Socrates Now! How Blind Justice?



America has produced some philosophers of note, one of whom is Charles Peirce (1839-1914). He was a remarkable man, best known as a logician and mathematician. He was also an astronomer, chemist, lexicographer, historian of science, mathematical economist and lifelong student of medicine, to give but a short list of his accomplishments. In describing the nature of thought, he offers the maxim: “We think in order to believe.”
Peirce's conclusion is reminiscent of King Procrusteus who, when receiving overnight guests too short for his beds, had them put to the rack and stretched. When the proved too tall, he had their legs chopped to fit.

The United States Supreme Court ruling on assisted suicide is a recent example of how prejudice of this sort can influence judgments believed to be predicated upon pure reason alone. The case involved the right of the state of Oregon to make legal assisted suicides by physicians for terminally ill patients. The U.S. Attorney General claimed this was turning doctors into drug traffickers and, indirectly, murderers (the legal angle through which they attacked the law), and Oregon replied that the voters had spoken otherwise- twice.

Ostensibly, the Supreme Court and our legal system is governed by the principles of sound reasoning. Lady Liberty wears a blind-fold, symbolizing her refusal to be unduly influenced by forces outside of reason's constraints, and in her left hand hangs the balance through which she evaluates the merits of the arguments presented. In her other hand she grips the sword through which she makes her judgments known. This system is designed to promote justice, and justice requires that reason prevail in the realm of law. Indeed law and reason are nigh on the synonymous. Ask yourself: If you were accused of a crime, would you want an impassioned mob determining your fate, or the reasoned deliberations of a judge?

Given all of this, the Supreme Court ruled in favor of sustaining the Oregon Law. The final tally was 6-3 in favor of doctor assisted suicide. There are two points worth noting in this decision.

The first is that following the course of reason does not necessarily lead all of us to the same destination. We must presume that each of the nine judges heard exactly the same arguments for and against the Oregon law, and yet they differed in their final judgments. I realize that I may be commenting on the obvious, but I do find it fascinating that reasonable people can disagree over the same set of facts. Logic, after all, follows prescribed procedures, and the method for determining a valid, logical conclusion is almost automatic: plug the subjects and predicates into the existing formulas, and then calculateyour final deduction.

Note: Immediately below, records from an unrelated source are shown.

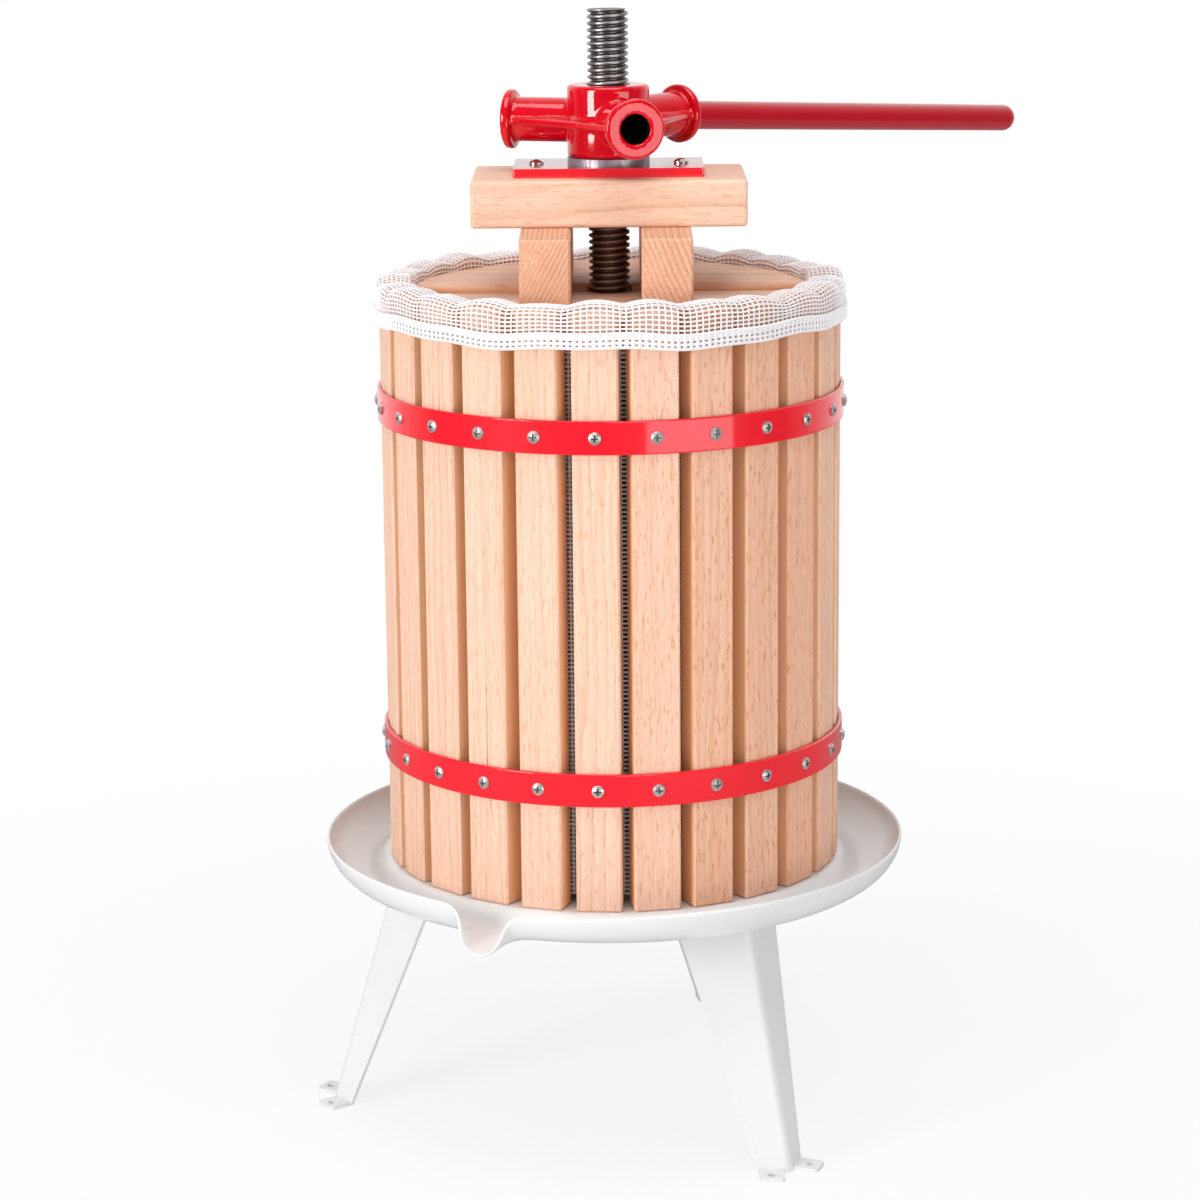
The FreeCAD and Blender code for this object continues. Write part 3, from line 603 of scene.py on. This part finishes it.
def hoop_recess_shade(tree):
    """Where shade is painted in the cross recesses of the hoop screws, one on each slat's middle line
    on both hoops.
    """
    _, side, _, height = slat_place(tree)
    masks = []
    for hoop in ("hoop_lower", "hoop_upper"):
        low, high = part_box(hoop)
        masks.append(cross_mask(side, calc("SUBTRACT", height, (low.z + high.z) / 2)))
    return calc("MAXIMUM", *masks)


def plate_recess_shade(tree):
    """Where shade is painted in the cross recesses of the two screws in the thrust plate."""
    low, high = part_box("thrust_screws")
    head_r = 4.7 * MM
    middle = (high.x - low.x) / 2 - head_r
    east, north, _ = parts_of(here(tree))
    across = calc("SUBTRACT", calc("ABSOLUTE", east), middle)
    return cross_mask(across, north)


def metal(name, colour, rough, scratch_scale, stain, stretch=(1, 1, 1), recess=None):
    """Bare or plated steel with fine scratches and darker stains; a recess mask paints shade near
    black in the screws' recesses.
    """
    material, tree = new_material(name)
    place = here(tree)
    cloud = noise(place, 70, 4, 0.6)
    shade = blend(ramp(cloud, 0.35, 0.7, 0.0, stain), colour, [part * 0.35 for part in colour])
    if recess:
        # painted shade: the screws' cross recesses are painted near black
        shade = blend(calc("MULTIPLY", recess(tree), 0.8), shade, (0.03, 0.03, 0.03))
    lines = noise(place, scratch_scale, 3, 0.6, stretch)
    return surface(material, shade, ramp(lines, 0.3, 0.75, rough * 0.7, rough * 1.5),
                   lines, 0.04 * MM, 0.4, {"Metallic": 1.0})


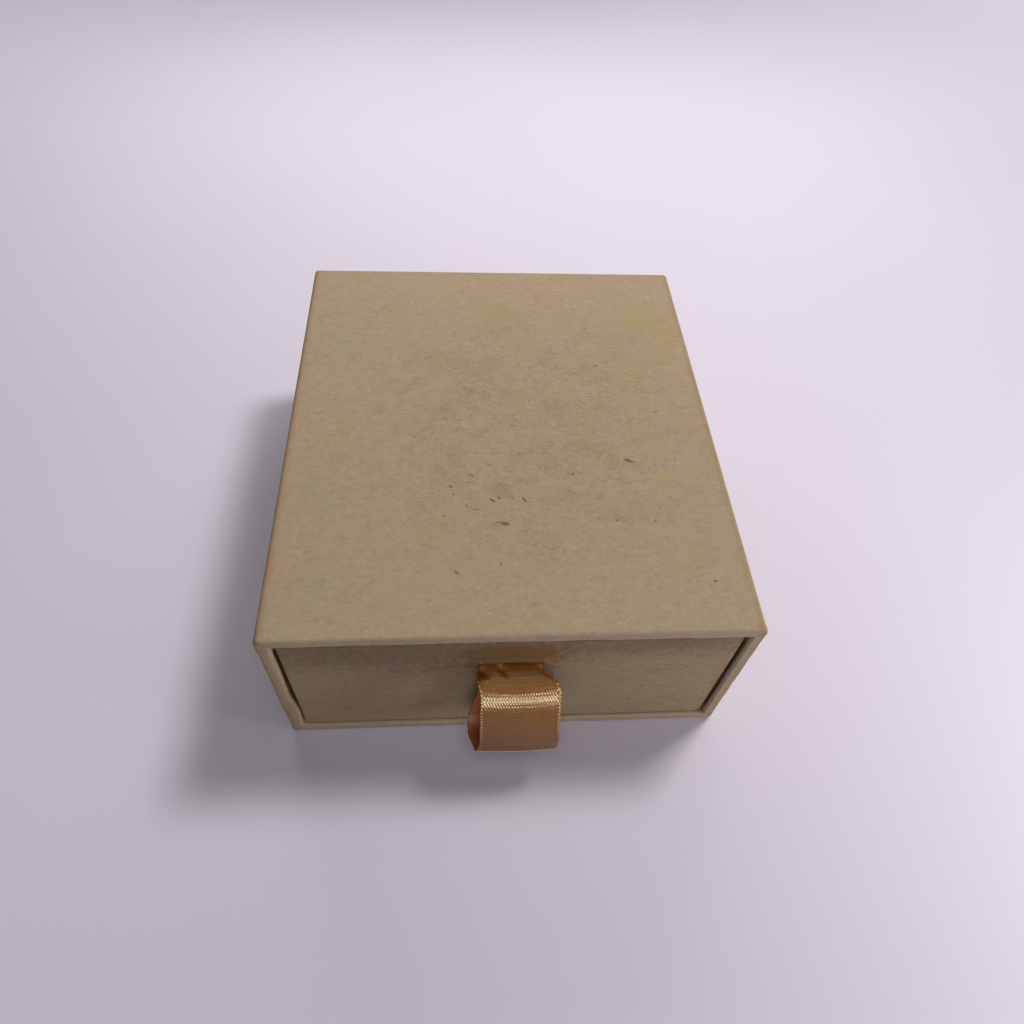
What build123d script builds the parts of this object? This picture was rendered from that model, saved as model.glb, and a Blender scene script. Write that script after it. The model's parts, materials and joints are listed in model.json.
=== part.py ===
from build123d import *
import math
import os

# Sliding drawer gift box: a paper-wrapped greyboard sleeve, closed at the back, and a tray
# drawer with a satin ribbon pull. Millimetres, +Z up, front towards -Y. The origin is the
# middle of the sleeve's underside.

# ---------------------------------------------------------------- driving sizes, mm
# Sleeve
sleeve_w = 90.0             # outside width, X
sleeve_d = 104.0            # outside depth, Y
sleeve_h = 40.0             # outside height, Z
sleeve_board_t = 2.0        # greyboard panels of the sleeve
sleeve_fold_r = 1.0         # four long folds, over the grooves
sleeve_edge_r = 0.6         # cut edges of the panels, at the front rim and the back
sleeve_rim_r = 0.7          # inner edge of the open front rim
sleeve_turn_in = 15.0       # wrap folded inwards behind the front rim
sleeve_lap = 14.0           # wrap folded over the underside and the back
seam_tape_w = 16.0          # tape over the joint that closes the folded sleeve
seam_tape_end = 6.0         # tape stops this far from each end

# Papers
paper_t = 0.25              # wrap, lining and closing sheets
tape_t = 0.12               # gummed tape under the wrap
sheet_gap = 0.15            # joint line between a closing sheet and the laps around it

# Drawer
drawer_board_t = 2.0        # greyboard panels of the drawer
drawer_edge_r = 0.6         # wrapped outer edges
drawer_rim_r = 0.6          # inner edge of the top rim
drawer_turn_in = 20.0       # wrap folded down inside the rim
drawer_lap = 10.0           # wrap folded under the base
corner_tape_w = 18.0        # tape round each upright corner, both legs together
corner_tape_end = 3.0       # corner tape stops this far from the base and the rim

# Running clearances between drawer and sleeve
side_gap = 0.5
floor_gap = 0.2
lid_gap = 0.8
back_gap = 0.5
front_recess = 0.6          # drawer front behind the sleeve's front rim

# Ribbon pull: one strip, both ends through the slot and down the inside of the front
ribbon_w = 15.0
ribbon_t = 0.4
ribbon_shift = 1.2          # middle of the loop to the right of the sleeve's middle
neck_w = 11.4               # width of the gathered ribbon in the slot
neck_shift = -0.5           # middle of the slot
neck_gap = 0.2              # slot edge to ribbon, all round
layer_gap = 0.2             # between the two layers in the slot
slot_drop = 8.1             # drawer rim to the middle of the slot
crest_out = 6.4             # front layer's bend, in front of the drawer face
crest_r = 7.5
fold_out = 10.3             # fold line, in front of the drawer face
fold_drop = 18.5            # fold line below the middle of the slot
fold_r = 0.6
heel_out = 3.2              # back layer's lower bend, in front of the drawer face
heel_drop = 18.3
heel_r = 3.0
back_out = 1.6              # back layer's upper bend, in front of the drawer face
back_r = 0.9
flare_y = 5.4               # the front layer is at full width this far out of the slot
flare_z = 5.5               # the other layers are at full width this far below it
tail_len = 15.0             # glued ends, down from the slot

# Paper patch that holds the ribbon's ends to the inside of the drawer front
patch_w = 26.0
patch_h = 12.0
patch_lift = 1.0            # patch stands this far below the ends' lower edge

# ---------------------------------------------------------------- places worked out
sleeve_wall = sleeve_board_t + 2 * paper_t
drawer_wall = drawer_board_t + 2 * paper_t
sleeve_front = -sleeve_d / 2

drawer_w = sleeve_w - 2 * sleeve_wall - 2 * side_gap
drawer_h = sleeve_h - 2 * sleeve_wall - floor_gap - lid_gap
drawer_d = sleeve_d - sleeve_wall - front_recess - back_gap
drawer_base = sleeve_wall + floor_gap
drawer_top = drawer_base + drawer_h
drawer_front = sleeve_front + front_recess
drawer_inner_front = drawer_front + drawer_wall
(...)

The problem is that being reasonable is a much broader affair than being logical. For example, reason must account for the human condition, the emotional elements of a case, even though emotional factors are not supposed to be the determining elements for a final adjudication. If a person were to speak passionately about the agony a loved one endured during the final months of terminal cancer, a reasonable person listening to this account is necessarily moved. Despite the fact that pure logic would dismiss all of this as irrelevant, reason is not without heart. Indeed the truth is that the most reasonable of arguments is actually a sophisticated process of personal interpretation. Reasonable people can come to different conclusions about the same event because their interpretations and evaluations of that event inevitably differ: one experience, two explanations. Exactly how this comes to be is too complex to address in this short article.

The second point I find interesting about the Supreme Court's decision is who decided what. When we look at the dissenting votes we see that all three justices are catholics. On the affirmative side we see only one Catholic, with the others being a mix of Jewish, Episcopalian, and Protestant. When we examine catholic doctrine it becomes obvious that we are not dealing with a moral system that is open to variations upon its theme. This is an absolute system, and the values promulgated therein do not shift with the times. Thou shalt not kill is not open to interpretation, (war notwithstanding). Nor is there a way in which the church doctrine can be bent so as to allow for a person to kill his/herself. According to the Catholic religion suicide is a sin, and therefore a transgression against the will of God. This is what is meant, in part at least, when we speak of absolute moral codes.

So, it is not surprising that the dissenting opinions in the case of physician-assisted suicide came from Catholic Justices, men who implied by their decisions that assisted suicide was a legalized form of killing and therefore wrong. It was upon this implicit premise that the U.S. Attorney General initiated the case in the first place, or at least this was the emotional backdrop that initiated the legal argument. So the question arises: Should the religious beliefs of these justices have any influence on the case at all?

Ideally, reasoned discourse is not supposed to promote belief systems. In fact, the business of reason is most often quite the opposite: Let's discriminate between reasoned actions and moral compulsions. If a man claims he has the right to kill his sister because she has dishonored the family (the so-called “honor killing” that is practiced in many countries to this day), then reason must step in and provide guidance. What is customary, what is deemed moral by a particular culture or religion, is not necessarily the same thing as truth. After all, it was thought for centuries that the earth was flat. This was the belief, a view based upon common sense: Take a look at the ground, and you too will be convinced. But, in this instance reason has shown both belief and common sense to be wrong.